Why it matters:Using nested ifelse excessively leads to complex, error-prone code.
Expert Zone
1
Ifelse evaluates both true and false arguments fully, so side effects or errors in either branch happen regardless of the condition.
2
Type coercion in ifelse follows R's vector recycling and coercion rules, which can silently change data types in subtle ways.
3
When used inside functions, ifelse can cause unexpected behavior if the true or false parts depend on variables with side effects or delayed evaluation.
When NOT to use
Avoid ifelse when you need short-circuit evaluation or when true and false parts are expensive to compute or may error out. Use direct logical indexing or specialized functions like dplyr::case_when for multiple conditions. For single conditions, use if() statements.
Production Patterns
In real-world data analysis, ifelse is often used for quick data recoding or flag creation. For complex conditional logic, professionals prefer dplyr::case_when or data.table's fifelse for better readability and performance. Vectorized indexing is used for very large datasets to optimize speed.
Connections
Vectorized operations in NumPy (Python)
Similar pattern of applying conditions element-wise on arrays.

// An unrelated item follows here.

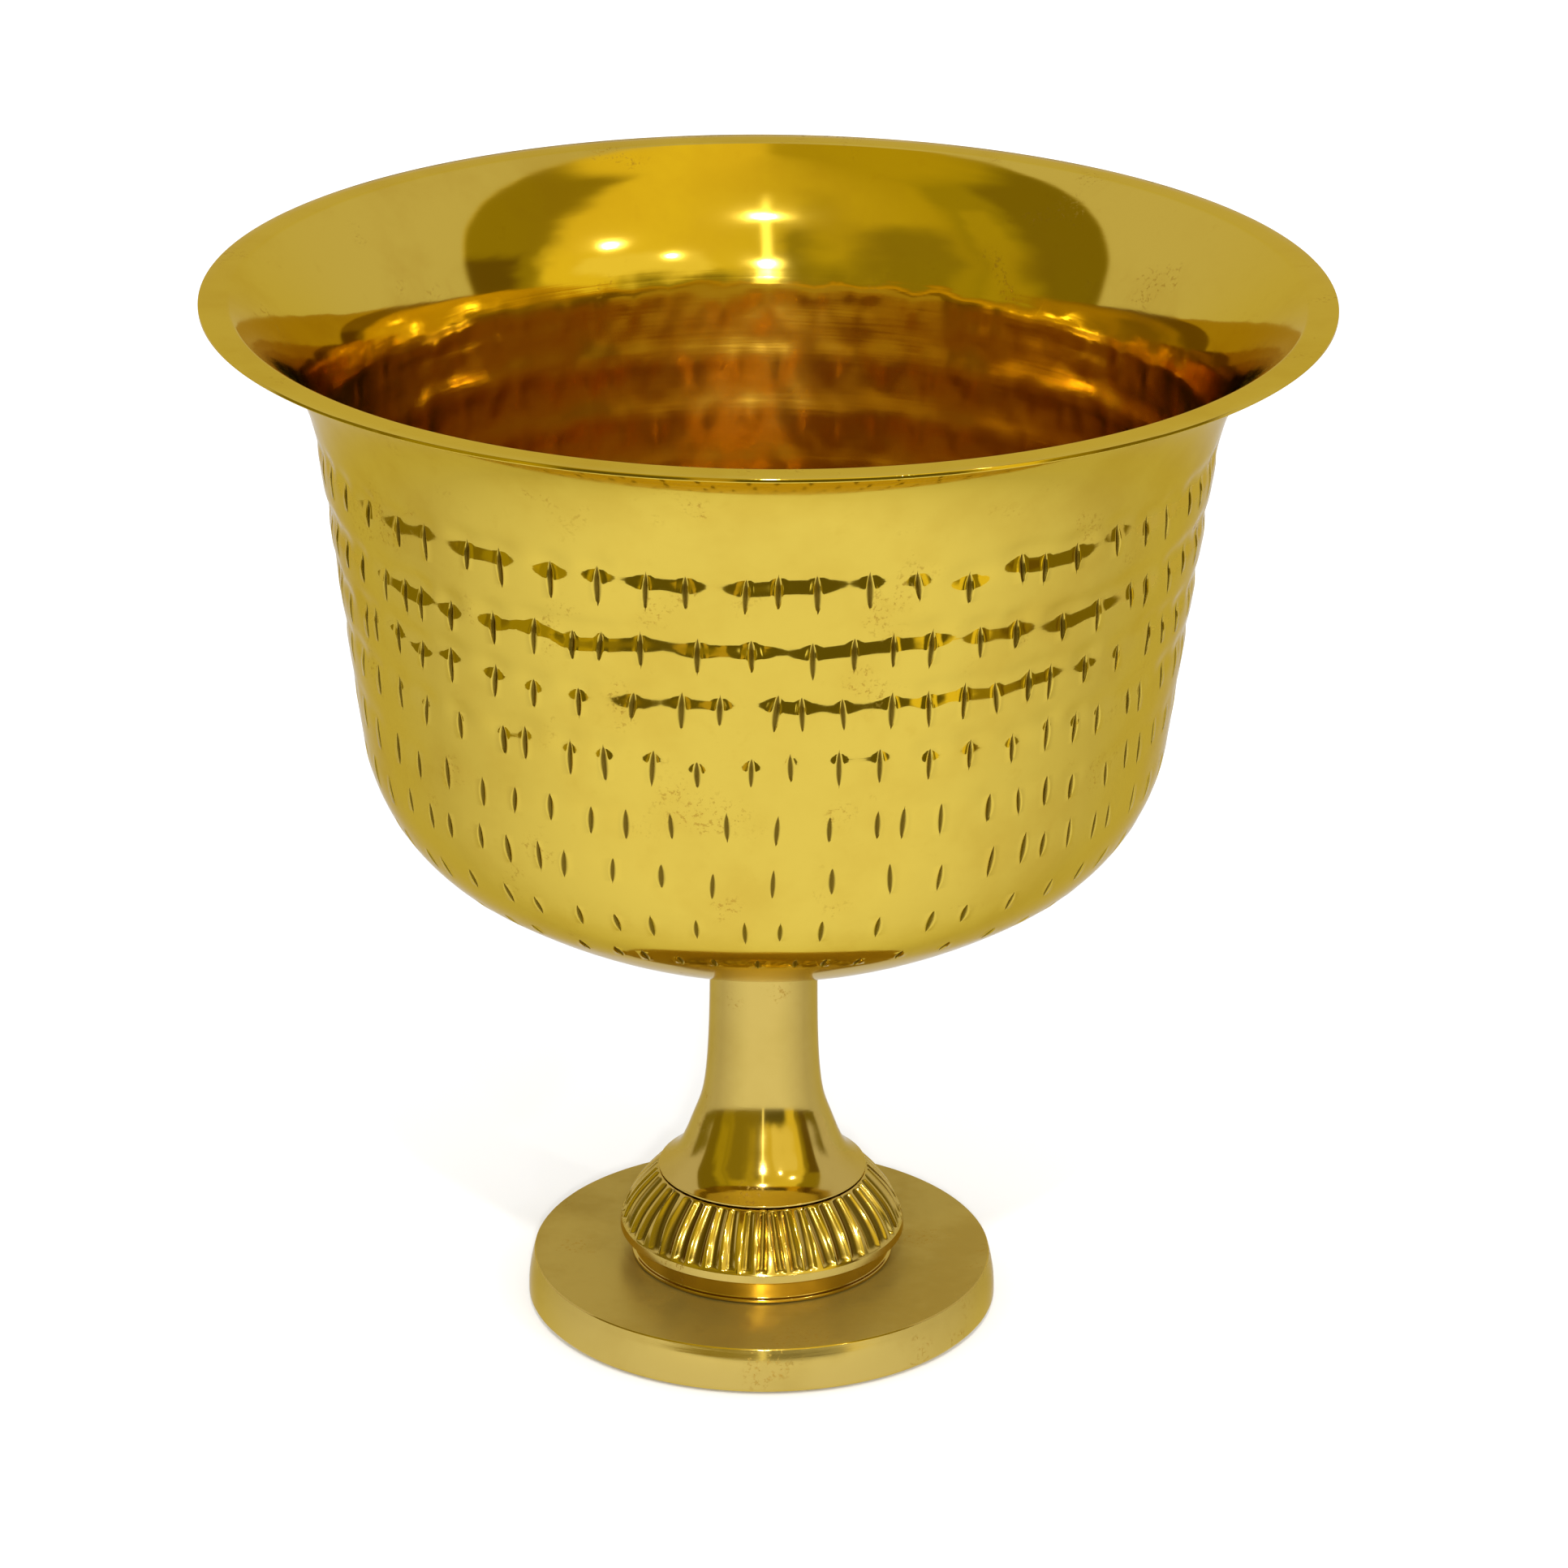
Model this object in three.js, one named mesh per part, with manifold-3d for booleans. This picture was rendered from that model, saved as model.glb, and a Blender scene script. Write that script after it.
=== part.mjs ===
// Brass pedestal planter: a spun sheet bowl with a flared lip, standing on a
// turned stem, a fluted collar, a plinth ring and a heavy cast base. One
// threaded rod clamps the whole stack together between a dome nut inside the
// bowl and a thin hex nut in the hollow under the base.
//
// Millimetres, +Z up. The origin is the centre of the resting face.

import * as THREE from "three";
import { mergeVertices } from "three/addons/utils/BufferGeometryUtils.js";
import Module from "manifold-3d";

// ---------------------------------------------------------------- dimensions

const GAP = 0.3; // between neighbouring pieces

// bowl, spun from sheet
const SHEET = 1.0;
const LIP_HEIGHT = 247.5; // top face of the lip
const LIP_RADIUS = 127;
const SEAT_HEIGHT = 91.2; // underside of the flat seat on the stem
const SEAT_RADIUS = 19;
const FLOOR_SLOPE = 12; // degrees, where the floor leaves the seat
const FLOOR_CURVE = 153.5; // radius of the shallow dished floor
const KNUCKLE_SLOPE = 34; // degrees, where floor turns into knuckle
const KNUCKLE_CURVE = 44.5;
const WALL_SLOPE = 82.5; // degrees from level: the wall opens upwards
const FLARE_CURVE = 42.6;
const FLARE_SLOPE = 32.7; // degrees, where the flare meets the flat lip

// stem, a turned horn
const STEM_FOOT_HEIGHT = 32.7;
const STEM_FOOT_RADIUS = 25.7;
const STEM_WAIST_RADIUS = 12.5;
const STEM_FLARE_LENGTH = 9.4; // height in which the flare shrinks by 1/e
const STEM_HEAD_RADIUS = 16.5;
const STEM_COVE = 4.2; // cove under the head
const STEM_BORE = 9;

// fluted collar
const COLLAR_TOP_RADIUS = 25.6;
const COLLAR_RADIUS = 33.5;
const COLLAR_EDGE_HEIGHT = 19.6; // top of the plain edge band
const COLLAR_BOTTOM = 17.4;
const COLLAR_BULGE = 1.1;
const COLLAR_BORE = 11;
const FLUTES = 50;
const FLUTE_DEPTH = 0.7;

// plinth ring
const PLINTH_RADIUS = 30.1;
const PLINTH_BEAD = 0.7;
const PLINTH_BORE = 9;

// base
const BASE_HEIGHT = 11.1;
const BASE_TOP_RADIUS = 53.9;
const BASE_RADIUS = 55.2;
const BASE_LIFT = 0.5; // the felt stands this far below the metal
const BASE_WEB = 8; // underside of the web
const HOLLOW_RADIUS = 38;
const FELT_INNER = 41.5;
const FELT_OUTER = 52;
const FELT_GROOVE = 1.5; // depth of the felt's groove

// clamping hardware, M6
const ROD_RADIUS = 3;
const HOLE_RADIUS = 3.3;
const ROD_BOTTOM = 0.9;
const ROD_TOP = SEAT_HEIGHT + 10.2; // ends inside the dome nut
const RUBBER_RADIUS = 11;
const RUBBER_THICKNESS = 1.5;
const TOP_WASHER_RADIUS = 9;
const TOP_WASHER_THICKNESS = 1.2;
const GASKET_THICKNESS = 1.2;
const GASKET_RADIUS = 15.5;
const PLATE_WASHER_RADIUS = 12;
const PLATE_WASHER_THICKNESS = 1.2;
const SPRING_WASHER_RADIUS = 5.9;
const SPRING_WASHER_THICKNESS = 1.4;
const NUT_FLATS = 10; // across flats
const THIN_NUT_HEIGHT = 3.2;
const DOME_NUT_HEX_HEIGHT = 5.5;
const DOME_RADIUS = 4.75;

// ----------------------------------------------------------------- materials

const BRASS = { color: 0xd8b44a, roughness: 0.16, metalness: 1 };
const SATIN_BRASS = { color: 0xb8984a, roughness: 0.42, metalness: 1 };
const STEEL = { color: 0xa8a9ab, roughness: 0.35, metalness: 1 };
const RUBBER = { color: 0x1d1d1f, roughness: 0.85, metalness: 0 };
const FELT = { color: 0x2f3b33, roughness: 1, metalness: 0 };

const planter = new THREE.Group();

function add(name, geometry, look) {
  const mesh = new THREE.Mesh(geometry, new THREE.MeshStandardMaterial(look));
  mesh.name = name;
  planter.add(mesh);
  return mesh;
}

// ------------------------------------------------------------ shape helpers

const radians = THREE.MathUtils.degToRad;

// Turns a closed outline of [radius, height] pairs about the Z axis. The
// outline runs anticlockwise: up the outside and down the inside.
function turned(outline, segments = 48) {
  const points = [...outline, outline[0]].map(([r, z]) => new THREE.Vector2(r, z));
  const geometry = new THREE.LatheGeometry(points, segments);
  return geometry.rotateX(Math.PI / 2);
}

// A flat ring with a square section.
function ring(inner, outer, bottom, top, segments = 32) {
  return turned([[inner, bottom], [outer, bottom], [outer, top], [inner, top]], segments);
}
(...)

Understanding ifelse in R helps grasp how vectorized conditional selection works in other languages like Python's NumPy where boolean masks select elements.
Ternary conditional operator (?:) in C-like languages
Both provide a way to choose between two values based on a condition, but ifelse works on whole vectors at once.
Knowing ifelse extends the idea of simple conditionals to whole data sets at once, unlike single-value ternary operators.
Decision-making in human psychology
Both involve evaluating conditions and choosing between options based on criteria.
Recognizing that ifelse mimics basic decision processes helps understand its role in automating choices over many items efficiently.
Common Pitfalls
#1Expecting ifelse to skip evaluating the false part when condition is TRUE.
Wrong approach:ifelse(x > 0, x, stop("Negative value!"))
Correct approach:Use if() for single checks or pre-filter data before ifelse to avoid errors.
Root cause:Misunderstanding that ifelse evaluates both true and false parts fully, causing stop() to run even when not needed.
#2Mixing numeric and character outputs without realizing type coercion.
Wrong approach:ifelse(c(TRUE, FALSE), 1, "no")
Correct approach:ifelse(c(TRUE, FALSE), "1", "no") or keep types consistent.
Root cause:Not knowing that ifelse coerces all outputs to a common type, often character.
#3Using nested ifelse for many conditions leading to unreadable code.
Wrong approach:ifelse(cond1, val1, ifelse(cond2, val2, ifelse(cond3, val3, val4)))
Correct approach:Use dplyr::case_when(cond1 ~ val1, cond2 ~ val2, cond3 ~ val3, TRUE ~ val4)
Root cause:Not knowing better tools exist for multiple condition handling.
Key Takeaways
Ifelse is a vectorized function that applies a condition to each element of a vector and picks one of two values accordingly.
It evaluates both true and false parts fully, which can cause unexpected errors or slowdowns if those parts have side effects.
Ifelse coerces all output elements to a common type, so mixing types can change your data unexpectedly.
Nested ifelse can handle multiple conditions but becomes hard to read; better tools exist for complex logic.
Understanding ifelse helps write faster, cleaner R code for data manipulation and prepares you for more advanced conditional tools.